[Modeling code records]

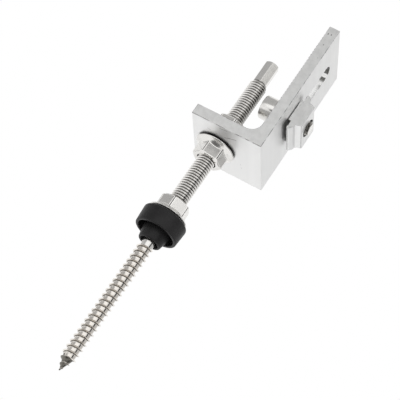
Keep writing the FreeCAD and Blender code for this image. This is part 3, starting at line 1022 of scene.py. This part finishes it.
def nut_at(name, level, turn, upside_down=False):
    """A copy of the nut with its flange's bearing face at a level."""
    pick(flange_nut)
    bpy.ops.object.duplicate(linked=False)
    nut = bpy.context.object
    nut.name = name
    turns = about("Z", turn) @ about("X", 180 if upside_down else 0)
    place_in_mesh(nut, Matrix.Translation((0, 0, level)) @ turns)
    smooth_with_flat_faces(nut, 32.0)
    return nut


SEAL_TOP = 10.0
FOOT_BOTTOM = 58.0
FOOT_TOP = 64.0
seal_nut = nut_at("nut_on_seal", SEAL_TOP, 33.5)
# The nut on the seal keeps no painted shade under its rim.
for face in seal_nut.data.polygons:
    if face.material_index == PAINTED_DARK_FACE and face.center.z < SEAL_TOP + 2.0:
        face.material_index = CLEAN
on_the_part(seal_nut, "seal_nut")
on_the_part(nut_at("nut_under_foot", FOOT_BOTTOM, 14.5, upside_down=True), "lower_nut")
on_the_part(nut_at("nut_on_foot", FOOT_TOP, 51.5), "upper_nut")
bpy.data.objects.remove(flange_nut, do_unlink=True)

# %% [markdown]
# ## The roof seal
# The seal is a moulded cup with a thick top, a thin rim that presses on the roof sheet and a collar
# that fills the hole in it. It is round all over, so one closed outline spun about the axis makes it. The
# outline already has the soft rounds that a mould gives, drawn with a few points each.

# %% Roof seal

def arc(middle, radius, start, stop, steps):
    """Points on an arc, from one angle to another in degrees."""
    across, up = middle
    angles = [math.radians(start + (stop - start) * number / steps) for number in range(steps + 1)]
    return [(across + radius * math.cos(angle), up + radius * math.sin(angle)) for angle in angles]


seal_outline = [
    (BORE, 9.9),
    (BORE, -5.5),
    *arc((BORE + 0.5, -5.5), 0.5, 180, 270, 3)[1:],
    *arc((5.45, -5.15), 0.85, 270, 352, 5),
    *arc((7.6, -0.4), 0.35, 200, 180, 2),
    (7.25, 0.6),
    *arc((7.85, 5.4), 0.6, 180, 90, 4),
    *arc((9.55, 5.4), 0.6, 90, 0, 4),
    (10.15, 0.5),
    *arc((10.55, 0.4), 0.4, 180, 270, 3)[1:],
    (11.1, 0.0),
    *arc((11.15, 0.6), 0.6, 270, 360, 4)[1:],
    *arc((11.05, 8.8), 1.2, 0, 90, 6),
    (BORE + 0.1, SEAL_TOP),
]
roof_seal = turned("rubber_seal", seal_outline, 128, closed=True)
faces_of(roof_seal, black_rubber)
smoothed(roof_seal, 40.0)
on_the_part(roof_seal, "roof_seal")

# %% [markdown]
# ## The angle bracket
# The angle is one sawn length of extruded bar: a short foot that takes the bolt, a tall leg with a
# slot, and a generous round inside the corner. The die only breaks the sharp corners, so the plain section
# gets a fine round on every edge before anything is cut into it.

# %% Angle section

def extruded(name, points, run):
    """A closed line that is filled and drawn out along a step."""
    piece = drawn_line(name, points, closed=True)
    edit_all(piece)
    bpy.ops.mesh.edge_face_add()
    bpy.ops.mesh.extrude_region_move(TRANSFORM_OT_translate={"value": run})
    leave_edit()
    tidy_faces(piece)
    return piece


def bar_length(name, corners, front, back):
    """A closed section in X and Z, drawn out along Y from front to back."""
    return extruded(name, [(across, front, up) for across, up in corners], (0, back - front, 0))


LEG_TOP = 138.0
LEG_INSIDE = 20.5
LEG_OUTSIDE = 26.5
FOOT_END = -13.5
INSIDE_ROUND = 6.0
BAR_HALF = 22.0
angle_section = [
    (FOOT_END, FOOT_BOTTOM),
    (LEG_OUTSIDE, FOOT_BOTTOM),
    (LEG_OUTSIDE, LEG_TOP),
    (LEG_INSIDE, LEG_TOP),
    *arc((LEG_INSIDE - INSIDE_ROUND, FOOT_TOP + INSIDE_ROUND), INSIDE_ROUND, 0, -90, 14),
    (FOOT_END, FOOT_TOP),
]
angle = bar_length("extruded_angle", angle_section, -BAR_HALF, BAR_HALF)
edges_rounded(angle, 0.28, 2, 30.0)
print("angle:", len(angle.data.polygons), "faces before the cuts")

# %% [markdown]
# Then come the cuts: two rows of teeth that keep the rail nut from sliding, the bolt's hole and the slot.
# Each row is cut with a comb longer than the bar, because the die draws the teeth over the whole width. The
# slot takes one long cutter with round ends. Cutting after the rounding leaves the teeth crisp.

# %% Teeth, hole and slot
BOLT_HOLE = 5.5
SCREW_LEVEL = 91.0
SLOT_HIGH = 124.0
SLOT_RADIUS = 4.5


def groove_comb(name, face, inward, low, count, depth):
    """A row of level ridges that stand on a backing bar outside one face of the leg."""
    back = face - inward * 2.0
    lip = face - inward * 0.06
    corners = [(back, low), (lip, low)]
    for number in range(count):
        corners.append((face + inward * depth, low + 2.0 * number + 1.0))
        corners.append((lip, low + 2.0 * number + 2.0))
    corners.append((back, low + 2.0 * count))
    return bar_length(name, corners, -BAR_HALF - 2.0, BAR_HALF + 2.0)


foot_middle = (0, 0, (FOOT_BOTTOM + FOOT_TOP) / 2)
slot_line = [
    *arc((0.0, SLOT_HIGH), SLOT_RADIUS, 0, 180, 24),
    *arc((0.0, SCREW_LEVEL), SLOT_RADIUS, 180, 360, 24),
]
slot_points = [(18.0, along, up) for along, up in slot_line]
cutters = [
    groove_comb("inner_comb", LEG_INSIDE, 1.0, FOOT_BOTTOM + 28.0, 24, 0.30),
    groove_comb("outer_comb", LEG_OUTSIDE, -1.0, FOOT_BOTTOM + 43.0, 17, 0.08),
    round_bar("bolt_hole", BOLT_HOLE, 10.0, foot_middle),
    extruded("slot_cutter", slot_points, (12.0, 0, 0)),
]
for cutter in cutters:
    combined(angle, cutter, "DIFFERENCE")
print("angle:", len(angle.data.polygons), "faces after the cuts")

# %% [markdown]
# Last come the finishes. The sawn ends look along Y and lie furthest out, and the narrow faces round them
# are the burr. What lies inside the slot or close round the cap screw's axis is a cut. The rail nut is
# sawn off in the same way, so one function sorts the faces of both.

# %% Finishes of the angle
SAWN, BURR, CUT, GROOVED, SHADED_SLOT_END = range(1, 6)
CUTS_LOW, CUTS_HIGH = 84.0, 130.0
SLOT_SHADE_LOW = 126.6
SLOT_CUT_HALF = 4.7
SCREW_CUT_RADIUS = 5.3
BURR_WIDTH = 0.3


def reach_from_screw(piece, face):
    """How far a face reaches from the cap screw's axis."""
    corners = [piece.data.vertices[number].co for number in face.vertices]
    return max(math.hypot(corner.y, corner.z - SCREW_LEVEL) for corner in corners)


def sawn_ends(piece, *materials):
    """Drawn faces, sawn ends, the burr round them and the cut inside, in the order of the materials."""
    faces_of(piece, *materials)
    end = max(vertex.co.y for vertex in piece.data.vertices)
    for face in piece.data.polygons:
        in_the_slot = abs(face.center.y) < SLOT_CUT_HALF and CUTS_LOW < face.center.z < CUTS_HIGH
        if abs(face.normal.y) > 0.99 and abs(face.center.y) > end - 0.01:
            face.material_index = SAWN
        elif abs(face.center.y) > end - BURR_WIDTH and abs(face.normal.y) > 0.05:
            face.material_index = BURR
        elif reach_from_screw(piece, face) < SCREW_CUT_RADIUS and abs(face.normal.x) < 0.9:
            face.material_index = CUT
        elif in_the_slot and abs(face.normal.x) < 0.5:
            face.material_index = CUT


sawn_ends(
    angle, drawn_aluminium, sawn_aluminium, burr_aluminium, milled_aluminium, grooved_aluminium,
    shaded_slot_end_aluminium)
# The grooved inside gets its duller finish, and the slot's cut faces near its top are painted dark as
# painted shade.
for face in angle.data.polygons:
    if face.center.x < LEG_INSIDE + 0.6 and face.normal.x < -0.5 and face.center.z > CUTS_LOW:
        face.material_index = GROOVED
    elif face.material_index == CUT and face.center.z > SLOT_SHADE_LOW:
        face.material_index = SHADED_SLOT_END
smooth_with_flat_faces(angle, 35.0)
on_the_part(angle, "angle_bracket")

# %% [markdown]
# ## The cap screw
# The screw clamps the rail nut through the slot. Its head has a hexagon socket, and its end shows in
# the middle of the rail nut. The thread is painted dark, as painted shade, and tapers away, and the end
# face has the head's finish. The screw is turned and wound upright, like the bolt, and then laid over
# onto the X axis, because the helpers only know the Z axis.

# %% Cap screw
SCREW_LENGTH = 20.0
SCREW_PITCH = 1.25
HEAD_HEIGHT = 8.0
HEAD_SEAT = 16.5
SOCKET_ACROSS = 6.0
screw_outline = mirrored([(3.30, 0.0), (3.34, 0.13), (3.92, 0.53), (3.95, 0.58)], SCREW_PITCH)
screw_thread = wound("screw_thread", screw_outline, SCREW_PITCH, -0.5, SCREW_LENGTH, 40)
radius_changed(screw_thread, lambda radius, level: min(radius, 3.2 + 0.9 * (SCREW_LENGTH - level)))
head = turned("cap_head", [
    (0, -HEAD_HEIGHT),
    (5.6, -HEAD_HEIGHT),
    (6.1, -7.86),
    (6.4, -7.5),
    (6.5, -7.1),
    (6.5, -0.3),
    (6.4, -0.08),
    (6.2, 0.0),
    (0, 0.0),
], 128)
socket = hexagon_bar("socket", SOCKET_ACROSS, 9.0, (0, 0, -HEAD_HEIGHT))
combined(head, socket, "DIFFERENCE")
faces_of(screw_thread, screw_steel, tumbled_steel)
for face in screw_thread.data.polygons:
    if face.normal.z > 0.9 and face.center.z > SCREW_LENGTH - 0.01:
        face.material_index = 1
faces_of(head, tumbled_steel)
smoothed(screw_thread, 30.0)
smoothed(head, 30.0)
join_onto(head, screw_thread)
head.name = "socket_cap_screw"


def laid_along_x(start):
    """The place and turn that lay an upright piece along +X, from a distance along X."""
    return Matrix.Translation((start, 0, SCREW_LEVEL)) @ about("Y", 90)


place_in_mesh(head, laid_along_x(HEAD_SEAT))
on_the_part(head, "cap_screw")

# %% [markdown]
# ## The rail nut
# The rail nut is a second extruded section: a flat boss against the leg, two hooked ears that grip the
# rail's lips, and hollow flanks that lead to a narrow outer face. The flanks meet the ears in a round root,
# and every outer corner is soft. The outline gives the roots as arcs, and a fine bevel softens the rest.
# Only the upper half is drawn, because the lower half is its mirror image.

# %% Rail nut
NUT_FACE = 26.8
RAIL_NUT_HALF = 11.0
rail_half = [
    (0.0, 6.3),
    (0.2, 6.5),
    (1.55, 6.5),
    (1.55, 9.8),
    (1.2, 9.8),
    (1.22, 10.25),
    (1.40, 10.65),
    (1.75, 10.90),
    (2.20, 11.0),
    (2.62, 10.92),
    (2.98, 10.70),
    (4.35, 9.35),
    (4.5, 9.0),
    *arc((6.02, 8.62), 1.5, 180, 222, 4),
    (7.75, 6.55),
    (8.1, 6.1),
]
rail_section = [(NUT_FACE + across, SCREW_LEVEL + up) for across, up in mirrored(rail_half, 0.0)]
rail_nut = bar_length("toothed_rail_nut", rail_section, -RAIL_NUT_HALF, RAIL_NUT_HALF)
edges_rounded(rail_nut, 0.16, 2, 30.0)
screw_hole = turned("screw_hole", [(0, -2.0), (4.0, -2.0), (4.0, 6.6), (5.0, 8.1), (5.0, 10.0), (0, 10.0)])
place_in_mesh(screw_hole, laid_along_x(NUT_FACE))
combined(rail_nut, screw_hole, "DIFFERENCE")
sawn_ends(rail_nut, drawn_aluminium, sawn_aluminium, burr_aluminium, shaded_hole_aluminium)
smooth_with_flat_faces(rail_nut, 35.0)
on_the_part(rail_nut, "rail_nut")

# %% [markdown]
# ## The dressed part's size
# The dressed part's box is printed in millimetres, in the same form as the CAD model's box at the start.

# %% Sizes and finish
dressed_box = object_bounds()
print("dressed part in millimetres:", in_millimetres(dressed_box))
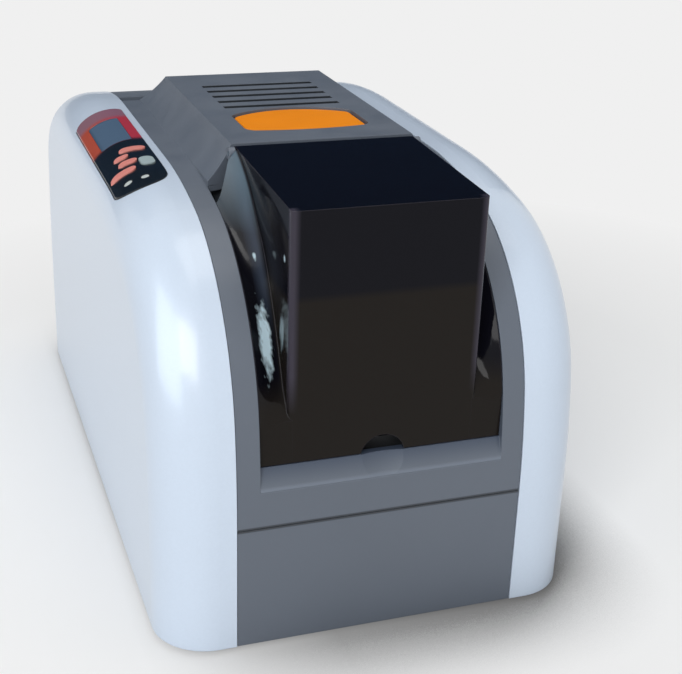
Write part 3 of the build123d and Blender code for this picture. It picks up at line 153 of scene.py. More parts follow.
class PanelLook(bpy.types.PropertyGroup):
    """Colours of the control panel."""
    outer: colour_prop("Outer Border", "Border on the outer side of the display",
                       (0.50, 0.085, 0.040))
    inner: colour_prop("Inner Border", "Border on the inner side of the display",
                       (0.52, 0.040, 0.062))
    rear: colour_prop("Rear Border", "Border colour behind the display", (0.24, 0.17, 0.23))
    dark: colour_prop("Key Field", "Field round the keys", (0.008, 0.012, 0.016))
    display: colour_prop("Display", "Unlit display", (0.100, 0.160, 0.245))
    key: colour_prop("Keys", "Colour of the four arrow keys", (0.72, 0.24, 0.20))
    menu_key: colour_prop("Menu Key", "Colour of the pale key", (0.34, 0.42, 0.43))
    lamp: colour_prop("Lamps", "Colour of the two status lamps", (0.62, 0.66, 0.64))


class InsideLook(bpy.types.PropertyGroup):
    """Colours and fine sizes of the mechanism."""
    steel: colour_prop("Steel", "Ground steel of shafts and pins", (0.56, 0.57, 0.58))
    zinc: colour_prop("Zinc", "Zinc plated sheet of the side plates", (0.52, 0.54, 0.56))
    rubber: colour_prop("Rubber", "Roller rubber", (0.030, 0.030, 0.032))
    cleaner: colour_prop("Cleaning Roller", "Tacky roller that takes dust off the cards",
                         (0.05, 0.17, 0.42))
    black: colour_prop("Black Plastic", "Moulded inner parts", (0.018, 0.019, 0.021))
    nylon: colour_prop("Nylon", "Bushes, spools and the latch", (0.68, 0.65, 0.57))
    ceramic: colour_prop("Ceramic", "Glazed bar of the print head", (0.62, 0.58, 0.50))
    board: colour_prop("Board", "Solder resist of the control board", (0.012, 0.10, 0.045))
    tin: colour_prop("Tin", "Tinned pads of the control board", (0.55, 0.55, 0.52))
    gold: colour_prop("Contacts", "Gilt of the socket contacts", (0.75, 0.52, 0.18))
    mark: colour_prop("Switch Marks", "Colour of the marks on the mains switch",
                      (0.78, 0.78, 0.76))
    board_thick: length_prop("Board Thickness", "Thickness of the control board", 1.6 * MM)
    belt_pitch: length_prop("Belt Pitch", "Pitch of the belts' teeth", 2.0 * MM, 0.001)
    belt_thick: length_prop("Belt Thickness", "Thickness of the drive belts", 1.2 * MM)
    driven_radius: length_prop("Driven Radius", "Outside of the short belt round its larger"
                               " pulley", 11.5 * MM)
    motor_radius: length_prop("Motor Radius", "Outside of the short belt round the motor's"
                              " pulley", 6.5 * MM)


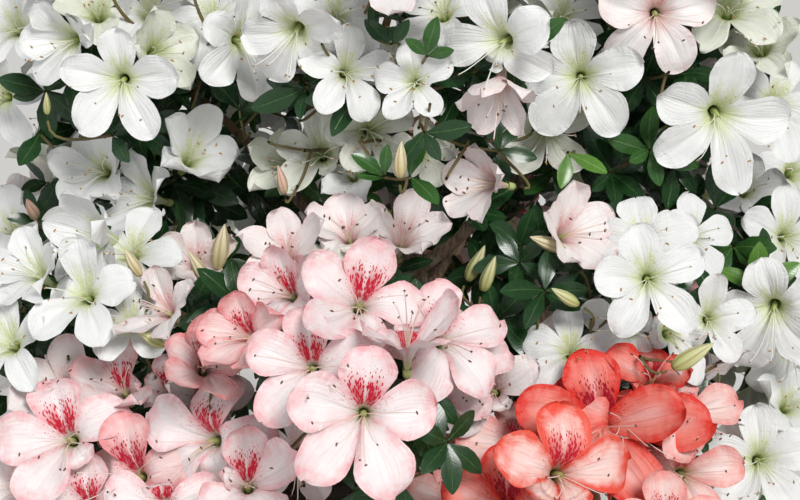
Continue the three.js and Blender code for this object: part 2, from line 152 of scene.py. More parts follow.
# Blossom that the photograph shows. across, down: where its throat is, in pixels. width: how wide it would be
# face on, in pixels. right, up: how far it faces to the right and up, as parts of one. roll: degrees that its
# top lobe leans left. lift: how far it stands in front of others, in millimetres.
Seen = namedtuple("Seen", "kind across down width right up roll lift form", defaults=("open",))
SEEN_BLOSSOM = [Seen(*row) for row in (
    ("white", 119, 83, 128, -0.05, -0.2, 0, 38), ("white", 62, 42, 112, -0.55, -0.2, 15, 16, "funnel"),
    ("cream", 98, 8, 104, 0.1, 0.45, -20, 2, "funnel"), ("cream", 160, 50, 108, 0.45, 0.1, 10, 6, "funnel"),
    ("white", 248, 42, 108, 0.55, -0.15, -10, 8), ("white", 290, 38, 118, -0.3, -0.5, 10, 24),
    ("white", 215, 12, 104, 0.1, 0.35, 20, 0), ("white", 350, 70, 96, 0.3, 0.1, 0, -12),
    ("white", 413, 80, 86, -0.15, 0.1, 10, -4), ("white", 398, 52, 92, -0.3, 0.4, 0, -44),
    ("white", 492, 45, 138, -0.55, -0.25, 12, 38), ("blush", 497, 92, 104, -0.25, -0.75, 0, 18, "funnel"),
    ("white", 580, 78, 128, -0.1, -0.12, 8, 36), ("blush", 658, 16, 128, 0, -0.2, 0, 24),
    ("white", 723, 120, 148, 0.12, -0.3, -10, 42), ("white", 781, 100, 116, 0.3, 0.1, -20, 18),
    ("cream", 760, 42, 112, -0.2, 0.45, 0, 4, "funnel"), ("cream", 730, 2, 112, 0, 0.5, 10, -6),
    ("white", 196, 152, 118, 0.4, 0.4, -14, 8, "funnel"), ("white", 10, 22, 108, -0.3, 0.35, 20, 0),
    ("white", -4, 96, 100, -0.4, 0, 0, 6), ("white", 150, 6, 104, 0.1, 0.5, 0, -14),
    ("white", 340, 8, 104, 0.2, 0.4, 10, -10), ("white", 440, 6, 104, -0.2, 0.45, 0, -14),
    ("white", 565, 8, 104, 0.1, 0.4, 0, -16), ("white", 96, 168, 112, -0.35, 0.2, 16, 2, "funnel"),
    ("white", 140, 196, 108, -0.65, 0.15, 10, 4, "funnel"), ("white", 6, 226, 104, -0.35, 0.35, 20, 2),
    ("white", 92, 236, 124, -0.7, 0.15, 6, 10, "funnel"), ("white", 128, 246, 112, -0.1, 0.5, -15, 4),
    ("white", 30, 268, 116, -0.45, 0.45, 15, 4, "funnel"), ("white", 78, 290, 124, -0.25, 0.35, 0, 10),
    ("white", 4, 340, 112, -0.3, 0.35, 10, 8), ("cream", 320, 150, 106, -0.1, 0.25, 0, -60),
    ("cream", 372, 128, 96, 0.2, 0.1, 15, -60), ("cream", 286, 162, 96, -0.2, 0.2, 0, -62, "funnel"),
    ("white", 352, 172, 80, -0.1, 0.4, 0, -56, "funnel"), ("cream", 424, 150, 76, 0.2, 0.2, 0, -54),
    ("blush", 482, 182, 100, -0.8, 0.1, 0, -4, "funnel"), ("cream", 545, 130, 104, -0.1, -0.2, 10, -54),
    ("blush", 574, 230, 118, 0.5, 0.3, 5, 6, "funnel"), ("white", 642, 236, 112, -0.1, 0.3, 5, 6),
    ("white", 694, 234, 94, 0.25, 0.3, 0, -10), ("white", 650, 278, 124, 0, 0.05, 12, 26),
    ("white", 571, 346, 106, -0.05, 0.4, 5, -24), ("white", 628, 322, 108, -0.1, 0.4, 0, -36),
    ("white", 676, 330, 104, 0.3, 0.2, -15, -30), ("white", 712, 318, 96, 0.1, 0.1, 0, -14),
    ("white", 772, 316, 132, -0.25, -0.35, 10, 44), ("white", 796, 352, 110, 0.2, -0.3, 0, 10),
    ("white", 790, 234, 104, 0.15, 0.15, 0, 16), ("white", 800, 168, 112, 0.25, 0.2, 10, -12),
    ("white", 748, 186, 96, 0.1, 0.35, -10, -40, "funnel"), ("white", 763, 460, 122, 0.05, 0.1, 5, 160),
    ("white", 792, 402, 106, 0.2, 0.4, 0, 40, "funnel"), ("cream", 724, 488, 112, -0.1, 0.3, 0, -14),
    ("pale", 363, 416, 156, 0, 0, -4, 61), ("pale", 308, 366, 140, -0.12, 0.15, 0, 34),
    ("pale", 362, 298, 140, 0.12, 0.35, -12, 26), ("blush", 285, 250, 108, -0.1, 0.5, 6, 2, "funnel"),
    ("pale", 283, 290, 112, -0.4, 0.35, 10, 12, "funnel"),
    ("rose", 240, 332, 120, -0.4, 0.3, 8, 18, "funnel"),
    ("rose", 206, 362, 116, 0.2, 0.45, -8, -4, "funnel"), ("pale", 62, 437, 150, -0.15, 0.2, 18, 56),
    ("rose", 127, 474, 150, -0.3, 0.2, 8, 122), ("pale", 162, 504, 128, 0, 0.2, 6, 149),
    ("pale", 198, 440, 150, -0.5, 0.1, -8, 24), ("pale", 246, 478, 136, 0, 0.45, 0, 33, "funnel"),
    ("pale", 120, 384, 116, -0.15, 0.5, 10, -25, "funnel"),
    ("pale", 166, 386, 104, 0.1, 0.5, -10, -16, "funnel"),
    ("blush", 205, 398, 104, 0.3, 0.3, 0, -52, "funnel"),
    ("blush", 64, 386, 120, -0.1, 0.6, 0, -20, "funnel"),
    ("rose", 104, 414, 116, 0.2, 0.4, -8, -14, "funnel"),
    ("blush", 160, 306, 108, -0.45, 0.45, 14, 10, "funnel"), ("white", 130, 318, 100, 0, 0.5, 10, -8),
    ("blush", 196, 258, 96, 0.1, 0.45, 0, -14, "funnel"),
    ("pale", 408, 330, 134, 0.02, 0.88, 0, 40, "funnel"), ("pale", 452, 336, 136, 0.38, 0.25, 8, 30),
    ("pale", 458, 366, 112, 0.25, -0.3, 0, 4), ("blush", 346, 228, 112, -0.15, 0.6, 8, -6, "funnel"),
    ("blush", 404, 232, 112, 0.15, 0.65, -10, -6, "funnel"), ("cream", 318, 264, 92, 0, 0.3, 0, -22),
    ("salmon", 524, 442, 150, 0.1, 0.3, 4, 30), ("blush", 490, 388, 110, -0.25, 0.25, 10, 10),
    ("salmon", 452, 500, 108, -0.1, 0.2, 0, 40), ("coral", 569, 474, 162, 0.26, 0.12, -2, 112),
    ("scarlet", 600, 424, 164, -0.08, 0.2, 4, 14), ("scarlet", 630, 422, 158, 0.3, 0.1, -14, 8),
    ("scarlet", 654, 372, 124, 0, 0.55, 0, -16, "funnel"), ("salmon", 696, 412, 118, 0.5, 0.15, 0, 4),
    ("scarlet", 506, 506, 136, -0.1, 0.2, 0, 128), ("salmon", 688, 474, 128, 0.15, 0.1, 0, 88),
    ("scarlet", 658, 450, 104, 0.2, 0, 0, 10), ("scarlet", 553, 536, 124, 0, 0.2, 6, 150),
    ("salmon", 668, 526, 124, 0.1, 0.2, 0, 120), ("blush", 732, 452, 100, 0, 0.2, 0, -20, "funnel"),
    ("blush", 16, 484, 116, -0.2, 0.15, 0, 76), ("pale", 84, 508, 120, -0.1, 0.1, 0, 104),
    ("blush", 298, 452, 104, 0, 0.1, 0, -34),
)]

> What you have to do
Go through the data above and find the lines with the word "parts". Copy each of those lines.

> Written solution
Write part 3 of the build123d and Blender code for this picture. It picks up at line 153 of scene.py. More parts follow.
    black: colour_prop("Black Plastic", "Moulded inner parts", (0.018, 0.019, 0.021))
Continue the three.js and Blender code for this object: part 2, from line 152 of scene.py. More parts follow.
# face on, in pixels. right, up: how far it faces to the right and up, as parts of one. roll: degrees that its